> Stated goal
The complete listing should be restated exactly.

> Data lines

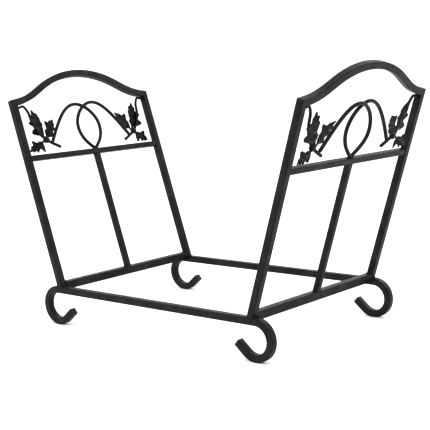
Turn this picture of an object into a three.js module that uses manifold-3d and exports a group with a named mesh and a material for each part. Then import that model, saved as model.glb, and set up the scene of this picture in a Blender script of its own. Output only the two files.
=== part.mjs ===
// A welded steel firewood rack.
//
// Two bent rails with C-scroll feet carry two end frames that lean outwards. Each end frame has two
// uprights under an arched top rail, a thin cross rail, a bottom bar and a centre bar. Two looped scroll
// wires and two sprigs of three leaves fill the head of each frame. Every piece is solid bar, wire or
// plate, and welded pieces are drawn with the gap that the weld fills.
//
// Millimetres, +Z up, +X along the rack's length, front towards -Y. The origin is on the floor at the
// centre of the rack.
import * as THREE from "three";
import { mergeVertices } from "three/addons/utils/BufferGeometryUtils.js";
import Module from "manifold-3d";

const wasm = await Module();
wasm.setup();

const { degToRad } = THREE.MathUtils;
const { sin, cos, tan, PI } = Math;

// ---------------------------------------------------------------- driving dimensions
const BAR = 12; // side of the square bar
const THIN_BAR = 10; // side of the square bar that fills the end frames
const BOTTOM_BAR = 14; // side of the heavy square bar that ties the rails together
const HALF_BAR = BAR / 2;
const WELD_GAP = 0.3; // left between pieces that a weld joins

const UPRIGHT_SPAN = 430; // between the upright centrelines, at the height of the rails
const LOG_REST = 416; // free length of a rail's top between the uprights, one flat face
const HALF_DEPTH = 169; // from the middle of the rack to a rail's centreline
const LEAN = degToRad(17.7); // of each end frame from the vertical

// C-scroll feet. The bend is faceted so that one facet lies flat on the floor.
const FOOT_RADIUS = 29; // of the bar's centreline
const FOOT_FACET = 180 / 24.5; // degrees of bend for each facet
const FOOT_FACETS = 30;
const FOOT_REACH = 10; // from an upright's foot outwards to the centre of the bend
const FOOT_TAIL = 23; // straight end that turns up inside the foot

// The bottom bars lie level. Their middle is this far above the rails' centreline.
const BOTTOM_BAR_HEIGHT = 6.8;

// End frame, measured up the slope from the rails' centreline.
const CROSS_RAIL_RISE = 243.7;
const CORNER_RISE = 349.3; // where the centrelines of upright and arch meet

// Arched top rail: a crown, a short straight shoulder and a flare back to the uprights.
const CROWN_RADIUS = 200;
const CROWN_BEND = 28; // degrees each side of the middle
const SHOULDER = 21;
const FLARE_RADIUS = 153;
const FLARE_BEND = 20;
const CORNER_SLOPE = degToRad(CROWN_BEND - FLARE_BEND);

// Scroll wires and sprigs.
const WIRE_RADIUS = 3.1;
const WIRE_SIDES = 8;
const WIRE_STEPS = 46;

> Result
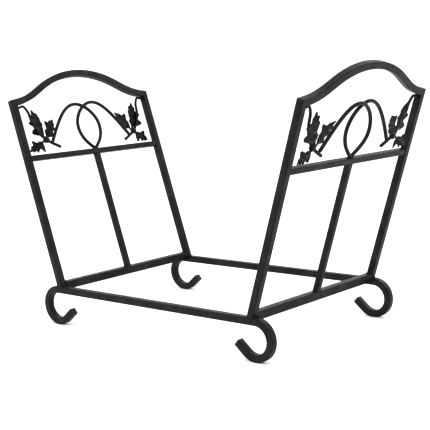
Turn this picture of an object into a three.js module that uses manifold-3d and exports a group with a named mesh and a material for each part. Then import that model, saved as model.glb, and set up the scene of this picture in a Blender script of its own. Output only the two files.
=== part.mjs ===
// A welded steel firewood rack.
//
// Two bent rails with C-scroll feet carry two end frames that lean outwards. Each end frame has two
// uprights under an arched top rail, a thin cross rail, a bottom bar and a centre bar. Two looped scroll
// wires and two sprigs of three leaves fill the head of each frame. Every piece is solid bar, wire or
// plate, and welded pieces are drawn with the gap that the weld fills.
//
// Millimetres, +Z up, +X along the rack's length, front towards -Y. The origin is on the floor at the
// centre of the rack.
import * as THREE from "three";
import { mergeVertices } from "three/addons/utils/BufferGeometryUtils.js";
import Module from "manifold-3d";

const wasm = await Module();
wasm.setup();

const { degToRad } = THREE.MathUtils;
const { sin, cos, tan, PI } = Math;

// ---------------------------------------------------------------- driving dimensions
const BAR = 12; // side of the square bar
const THIN_BAR = 10; // side of the square bar that fills the end frames
const BOTTOM_BAR = 14; // side of the heavy square bar that ties the rails together
const HALF_BAR = BAR / 2;
const WELD_GAP = 0.3; // left between pieces that a weld joins

const UPRIGHT_SPAN = 430; // between the upright centrelines, at the height of the rails
const LOG_REST = 416; // free length of a rail's top between the uprights, one flat face
const HALF_DEPTH = 169; // from the middle of the rack to a rail's centreline
const LEAN = degToRad(17.7); // of each end frame from the vertical

// C-scroll feet. The bend is faceted so that one facet lies flat on the floor.
const FOOT_RADIUS = 29; // of the bar's centreline
const FOOT_FACET = 180 / 24.5; // degrees of bend for each facet
const FOOT_FACETS = 30;
const FOOT_REACH = 10; // from an upright's foot outwards to the centre of the bend
const FOOT_TAIL = 23; // straight end that turns up inside the foot

// The bottom bars lie level. Their middle is this far above the rails' centreline.
const BOTTOM_BAR_HEIGHT = 6.8;

// End frame, measured up the slope from the rails' centreline.
const CROSS_RAIL_RISE = 243.7;
const CORNER_RISE = 349.3; // where the centrelines of upright and arch meet

// Arched top rail: a crown, a short straight shoulder and a flare back to the uprights.
const CROWN_RADIUS = 200;
const CROWN_BEND = 28; // degrees each side of the middle
const SHOULDER = 21;
const FLARE_RADIUS = 153;
const FLARE_BEND = 20;
const CORNER_SLOPE = degToRad(CROWN_BEND - FLARE_BEND);

// Scroll wires and sprigs.
const WIRE_RADIUS = 3.1;
const WIRE_SIDES = 8;
const WIRE_STEPS = 46;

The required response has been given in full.